#### WRITTEN REQUEST
Retype the records below from their first line through the line containing "const bailSides = 8;", and include nothing else.

** Start TASK DATA **

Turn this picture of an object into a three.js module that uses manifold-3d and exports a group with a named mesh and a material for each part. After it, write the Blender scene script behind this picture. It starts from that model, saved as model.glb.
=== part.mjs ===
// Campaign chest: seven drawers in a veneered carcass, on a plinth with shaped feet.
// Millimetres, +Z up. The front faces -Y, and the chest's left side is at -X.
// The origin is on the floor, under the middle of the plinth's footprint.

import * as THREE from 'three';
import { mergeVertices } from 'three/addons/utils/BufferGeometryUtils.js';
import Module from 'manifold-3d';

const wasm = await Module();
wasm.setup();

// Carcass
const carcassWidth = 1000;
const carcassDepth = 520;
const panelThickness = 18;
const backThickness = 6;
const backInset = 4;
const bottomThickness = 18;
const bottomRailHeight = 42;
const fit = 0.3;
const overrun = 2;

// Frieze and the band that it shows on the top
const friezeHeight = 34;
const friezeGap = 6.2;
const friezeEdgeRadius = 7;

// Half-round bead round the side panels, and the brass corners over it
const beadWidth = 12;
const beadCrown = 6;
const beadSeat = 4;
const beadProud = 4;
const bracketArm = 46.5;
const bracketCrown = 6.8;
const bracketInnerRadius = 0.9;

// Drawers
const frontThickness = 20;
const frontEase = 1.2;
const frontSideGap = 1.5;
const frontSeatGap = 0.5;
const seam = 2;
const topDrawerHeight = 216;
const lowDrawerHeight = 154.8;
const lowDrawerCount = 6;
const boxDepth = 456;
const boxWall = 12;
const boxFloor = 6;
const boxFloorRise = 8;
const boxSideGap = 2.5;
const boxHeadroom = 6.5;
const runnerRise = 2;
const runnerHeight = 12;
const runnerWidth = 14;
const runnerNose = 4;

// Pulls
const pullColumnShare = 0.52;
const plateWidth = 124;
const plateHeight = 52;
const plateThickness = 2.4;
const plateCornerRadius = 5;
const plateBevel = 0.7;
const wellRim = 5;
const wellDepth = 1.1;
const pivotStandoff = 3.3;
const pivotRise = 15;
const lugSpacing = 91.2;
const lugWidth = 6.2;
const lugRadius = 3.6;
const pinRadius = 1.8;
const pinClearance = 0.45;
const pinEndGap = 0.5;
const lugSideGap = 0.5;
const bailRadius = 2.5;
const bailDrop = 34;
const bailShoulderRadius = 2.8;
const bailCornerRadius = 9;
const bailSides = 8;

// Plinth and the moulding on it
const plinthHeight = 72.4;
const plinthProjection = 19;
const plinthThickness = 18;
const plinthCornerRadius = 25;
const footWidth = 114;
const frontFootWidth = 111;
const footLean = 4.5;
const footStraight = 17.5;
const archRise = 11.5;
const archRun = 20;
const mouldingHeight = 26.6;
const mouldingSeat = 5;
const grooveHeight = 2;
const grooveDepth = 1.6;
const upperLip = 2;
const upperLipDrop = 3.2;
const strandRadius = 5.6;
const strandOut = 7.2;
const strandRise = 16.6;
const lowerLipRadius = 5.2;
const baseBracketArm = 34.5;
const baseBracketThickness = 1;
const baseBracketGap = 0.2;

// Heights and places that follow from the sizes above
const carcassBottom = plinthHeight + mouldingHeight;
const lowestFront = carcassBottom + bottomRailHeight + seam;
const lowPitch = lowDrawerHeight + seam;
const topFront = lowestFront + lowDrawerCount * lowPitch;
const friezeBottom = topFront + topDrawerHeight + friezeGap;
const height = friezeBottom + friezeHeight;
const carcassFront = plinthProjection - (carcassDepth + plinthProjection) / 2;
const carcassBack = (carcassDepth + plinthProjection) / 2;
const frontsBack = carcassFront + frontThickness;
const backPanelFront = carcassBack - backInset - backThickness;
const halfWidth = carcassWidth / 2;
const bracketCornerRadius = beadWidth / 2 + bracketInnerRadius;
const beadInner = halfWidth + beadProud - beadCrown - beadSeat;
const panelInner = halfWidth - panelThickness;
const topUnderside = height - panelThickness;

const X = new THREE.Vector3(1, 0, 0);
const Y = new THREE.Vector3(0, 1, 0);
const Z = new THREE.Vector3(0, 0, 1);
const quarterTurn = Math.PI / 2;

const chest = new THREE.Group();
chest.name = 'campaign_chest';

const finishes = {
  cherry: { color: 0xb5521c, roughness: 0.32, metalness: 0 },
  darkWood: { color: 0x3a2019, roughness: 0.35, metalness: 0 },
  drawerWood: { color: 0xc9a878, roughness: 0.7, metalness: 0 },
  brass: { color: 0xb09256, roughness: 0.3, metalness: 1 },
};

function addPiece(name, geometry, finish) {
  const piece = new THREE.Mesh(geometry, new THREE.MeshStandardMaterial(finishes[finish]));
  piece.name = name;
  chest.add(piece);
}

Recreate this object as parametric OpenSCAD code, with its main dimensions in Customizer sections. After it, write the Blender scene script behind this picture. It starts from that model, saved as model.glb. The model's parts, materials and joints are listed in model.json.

** End TASK DATA **

#### WORKED ANSWER
Turn this picture of an object into a three.js module that uses manifold-3d and exports a group with a named mesh and a material for each part. After it, write the Blender scene script behind this picture. It starts from that model, saved as model.glb.
=== part.mjs ===
// Campaign chest: seven drawers in a veneered carcass, on a plinth with shaped feet.
// Millimetres, +Z up. The front faces -Y, and the chest's left side is at -X.
// The origin is on the floor, under the middle of the plinth's footprint.

import * as THREE from 'three';
import { mergeVertices } from 'three/addons/utils/BufferGeometryUtils.js';
import Module from 'manifold-3d';

const wasm = await Module();
wasm.setup();

// Carcass
const carcassWidth = 1000;
const carcassDepth = 520;
const panelThickness = 18;
const backThickness = 6;
const backInset = 4;
const bottomThickness = 18;
const bottomRailHeight = 42;
const fit = 0.3;
const overrun = 2;

// Frieze and the band that it shows on the top
const friezeHeight = 34;
const friezeGap = 6.2;
const friezeEdgeRadius = 7;

// Half-round bead round the side panels, and the brass corners over it
const beadWidth = 12;
const beadCrown = 6;
const beadSeat = 4;
const beadProud = 4;
const bracketArm = 46.5;
const bracketCrown = 6.8;
const bracketInnerRadius = 0.9;

// Drawers
const frontThickness = 20;
const frontEase = 1.2;
const frontSideGap = 1.5;
const frontSeatGap = 0.5;
const seam = 2;
const topDrawerHeight = 216;
const lowDrawerHeight = 154.8;
const lowDrawerCount = 6;
const boxDepth = 456;
const boxWall = 12;
const boxFloor = 6;
const boxFloorRise = 8;
const boxSideGap = 2.5;
const boxHeadroom = 6.5;
const runnerRise = 2;
const runnerHeight = 12;
const runnerWidth = 14;
const runnerNose = 4;

// Pulls
const pullColumnShare = 0.52;
const plateWidth = 124;
const plateHeight = 52;
const plateThickness = 2.4;
const plateCornerRadius = 5;
const plateBevel = 0.7;
const wellRim = 5;
const wellDepth = 1.1;
const pivotStandoff = 3.3;
const pivotRise = 15;
const lugSpacing = 91.2;
const lugWidth = 6.2;
const lugRadius = 3.6;
const pinRadius = 1.8;
const pinClearance = 0.45;
const pinEndGap = 0.5;
const lugSideGap = 0.5;
const bailRadius = 2.5;
const bailDrop = 34;
const bailShoulderRadius = 2.8;
const bailCornerRadius = 9;
const bailSides = 8;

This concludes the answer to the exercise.